Morgan Stanley is awaiting approval from the Reserve Bank of India for its banking license application, the Mint newspaper reported last month, citing V.K. Bansal, chairman of the New York-based firm’s local unit. Goldman Sachs, which offers investment banking and research services in the Asian nation, has applied for a commercial banking license in India, the New York-based company said almost a year ago.

India’s central bank will issue guidelines on new banking licenses by March 31, Finance Minister Pranab Mukherjee said last month as the government seeks to expand banking services to the nation’s rural areas.

State Bank, whose operations include insurance and corporate advisory units, said profit for its banking unit climbed 14 percent to 28.3 billion rupees for the three months ended Dec. 31. The lender accounted for 17 percent of the nation’s loans and deposits, it said in a presentation on its website.
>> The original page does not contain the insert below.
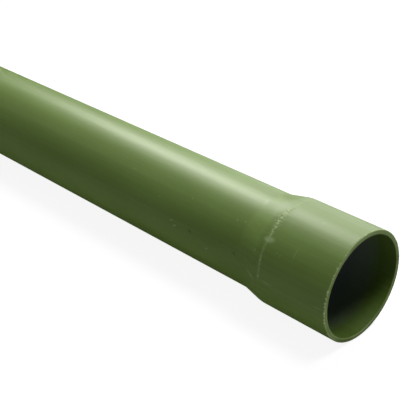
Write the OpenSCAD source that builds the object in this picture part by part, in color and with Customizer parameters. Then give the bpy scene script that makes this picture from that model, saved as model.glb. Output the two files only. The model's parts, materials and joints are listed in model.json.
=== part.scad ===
// Rigid PVC electrical conduit, one length with an integral socket.
// The axis lies along X. The origin is on the axis, at the seat where the next
// length's spigot stops: the mouth is at +X and the plain end at -X.
// All sizes are in millimetres.

/* [Conduit] */
// Outside diameter of the tube
tube_od = 60.3; // [33:0.1:170]
// Wall thickness, the same in the tube, the shoulder and the socket
wall = 2.8; // [1.6:0.1:6]
// Overall length, from the plain end to the socket's mouth
stock_length = 3000; // [600:10:6000]

/* [Socket] */
// Depth of the straight bore that takes the next length's spigot
socket_depth = 50; // [25:1:150]
// Gap all round between a spigot and the bore of the socket
spigot_gap = 0.35; // [0.1:0.05:1]
// Length of the shoulder, where the tube widens, from corner to corner
shoulder_length = 14; // [12:0.5:60]
// Radius that rounds the corner at each end of the shoulder
shoulder_bend_r = 16; // [5:1:30]

/* [Sawn ends] */
// Width of the worn edge outside each sawn end
outer_edge_break = 0.4; // [0.1:0.1:0.6]
// Width of the worn edge inside each sawn end
inner_edge_break = 0.4; // [0.1:0.1:0.6]

/* [Hidden] */
$fn = 96;

conduit_green = "#5f7541";
bend_steps = 6;
// Largest share of the shoulder's slope that either bend may take
bend_share = 0.45;

tube_r = tube_od / 2;
socket_bore_r = tube_r + spigot_gap;
socket_r = socket_bore_r + wall;
mouth_x = socket_depth;
plain_end_x = mouth_x - stock_length;
shoulder_rise = socket_r - tube_r;
shoulder_angle = atan(shoulder_rise / shoulder_length);
shoulder_slope = norm([shoulder_rise, shoulder_length]);
bend_reach = min(shoulder_bend_r * tan(shoulder_angle / 2), bend_share * shoulder_slope);
bend_r = bend_reach / tan(shoulder_angle / 2);
socket_corner_x = -bend_reach;
tube_corner_x = socket_corner_x - shoulder_length;

// Points [radius, x] of an arc that turns the wall's outline at a corner of the
// shoulder. The corner is the point where the two straight stretches would meet.
// bulge is 1 where the centre of the bend is on the axis side, at the socket, and
// -1 where it is outside, at the tube.
function bend(corner_r, corner_x, bulge) =
    let(
        straight_x = corner_x + bulge * bend_reach,
        centre_r = corner_r - bulge * bend_r
    )
    [
        for (i = [0 : bend_steps])
            let(turn = shoulder_angle * (bulge > 0 ? 1 - i / bend_steps : i / bend_steps))
            [
                centre_r + bulge * bend_r * cos(turn),
                straight_x - bulge * bend_r * sin(turn)
            ]
    ];

// One side of the wall, from the plain end to the mouth. It is straight in the
// tube, rises along the shoulder and is straight again in the socket. inset is
// how far it lies inside the outside of the conduit, and edge is what its ends
// lose to the worn edge.
function wall_side(inset, edge) =
    concat(
        [[tube_r - inset, plain_end_x + edge]],
        bend(tube_r - inset, tube_corner_x, -1),
        bend(socket_r - inset, socket_corner_x, 1),
        [[socket_r - inset, mouth_x - edge]]
    );

function reversed(points) = [for (i = [len(points) - 1 : -1 : 0]) points[i]];

// The wall's section. Its outside runs to the mouth, its inside runs back, and
// the two sawn faces join them.
wall_section = concat(
    [[tube_r - outer_edge_break, plain_end_x]],
    wall_side(0, outer_edge_break),
    [[socket_r - outer_edge_break, mouth_x]],
    [[socket_bore_r + inner_edge_break, mouth_x]],
    reversed(wall_side(wall, inner_edge_break)),
    [[tube_r - wall + inner_edge_break, plain_end_x]]
);

// Tube, shoulder and socket are one extrusion, so they are one turned wall
module conduit() {
    color(conduit_green)
        rotate([0, 90, 0])
            rotate_extrude()
                polygon(wall_section);
}

conduit();
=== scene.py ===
# %% [markdown]
# # A length of green PVC electrical conduit
#
# The object is one extruded tube, 60.3 mm across and 3 m long. One end was heated and pushed
# over a mandrel, which left a socket for the next length. Nothing is assembled: tube, shoulder
# and socket are one wall of PVC, so the whole lesson is about one surface and one material.
#
# The CAD model fixes the size and the place of everything. This file dresses it: a smooth
# turned surface, rigid PVC with the marks of the die, the saw and the yard, and a small studio.

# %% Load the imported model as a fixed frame
import json
import math

import bpy
import numpy as np
from mathutils import Matrix, Vector


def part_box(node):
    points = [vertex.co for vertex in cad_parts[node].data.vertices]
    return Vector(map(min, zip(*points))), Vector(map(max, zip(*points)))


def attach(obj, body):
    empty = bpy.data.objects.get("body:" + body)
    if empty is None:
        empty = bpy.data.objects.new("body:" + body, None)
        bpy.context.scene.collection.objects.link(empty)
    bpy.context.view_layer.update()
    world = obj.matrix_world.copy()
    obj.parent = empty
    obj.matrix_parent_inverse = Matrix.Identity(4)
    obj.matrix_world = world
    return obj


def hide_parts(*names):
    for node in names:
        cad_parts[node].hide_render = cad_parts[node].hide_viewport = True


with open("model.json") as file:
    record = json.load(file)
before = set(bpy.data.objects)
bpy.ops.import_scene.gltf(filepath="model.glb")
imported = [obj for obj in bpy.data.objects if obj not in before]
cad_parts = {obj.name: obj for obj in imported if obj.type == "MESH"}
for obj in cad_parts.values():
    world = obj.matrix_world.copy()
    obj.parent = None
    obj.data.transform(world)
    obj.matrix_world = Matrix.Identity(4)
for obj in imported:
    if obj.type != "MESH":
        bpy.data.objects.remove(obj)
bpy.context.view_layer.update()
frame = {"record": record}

# %% [markdown]
# ## The sizes
#
# A new piece has to lie where the CAD says, so its sizes are read and not typed in: the box
# gives both ends and the outside of the socket, and the record's mounts give the two bores and
# the tube. The CAD mesh has flat facets, so its box is a hair narrower one way than the true
# circle. The smooth surface keeps to the narrower side and stays inside the box.

# %% Read the driving sizes from the frame
low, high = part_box("conduit")
mounts = {mount["name"]: mount for mount in frame["record"]["mounts"]}

MM = 0.001
plain_end_x, mouth_x = low.x, high.x
socket_r = min(high.y - low.y, high.z - low.z) / 2
socket_bore_r = mounts["socket"]["dims"]["r_mm"] * MM
tube_r = mounts["spigot"]["dims"]["r_mm"] * MM
tube_bore_r = mounts["cableway"]["dims"]["r_mm"] * MM
seat_x = mounts["socket"]["pos_m"][0]
tube_end_x = mounts["spigot"]["pos_m"][0] + mounts["spigot"]["dims"]["length_mm"] * MM

EDGE = 0.4 * MM  # how far the worn edges of the sawn ends are rounded
BEND_R = 16 * MM  # radius of the two bends that make the shoulder
print(f"tube {2000 * tube_r:.1f} mm, socket {2000 * socket_r:.1f} mm, shoulder from x = "
      f"{1000 * tube_end_x:.2f} to {1000 * seat_x:.2f} mm")

# %% [markdown]
# ## The wall
#
# A turned form could be spun with a Screw modifier or lofted from circles. Here it is worked
# out with numpy, because then one array holds the whole skin: a closed outline of the wall's
# section, carried round the axis. The outline is a function of distance along the pipe, and
# the rounding of the sawn edges and the two soft bends of the shoulder are part of it, so no
# modifier has to guess them.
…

The lender should consider developing a “large overseas presence” to build foreign exchange reserves that can support acquisitions abroad by Indian companies, said Abizer Diwanji, executive director for corporate finance and head of financial services at KPMG India Pvt. in Mumbai. State Bank should seek greater market share in handling global remittances, he said.

Still, the government’s control over State Bank’s operations makes the lender less flexible and able to adapt to changes than private-sector rivals, Hunsaker and Pershad said.

“It’s not been easy to change the working of the bank, to get the elephant to dance,” Pershad said. “The real test for the bank will come now, to meaningfully expand earnings growth.”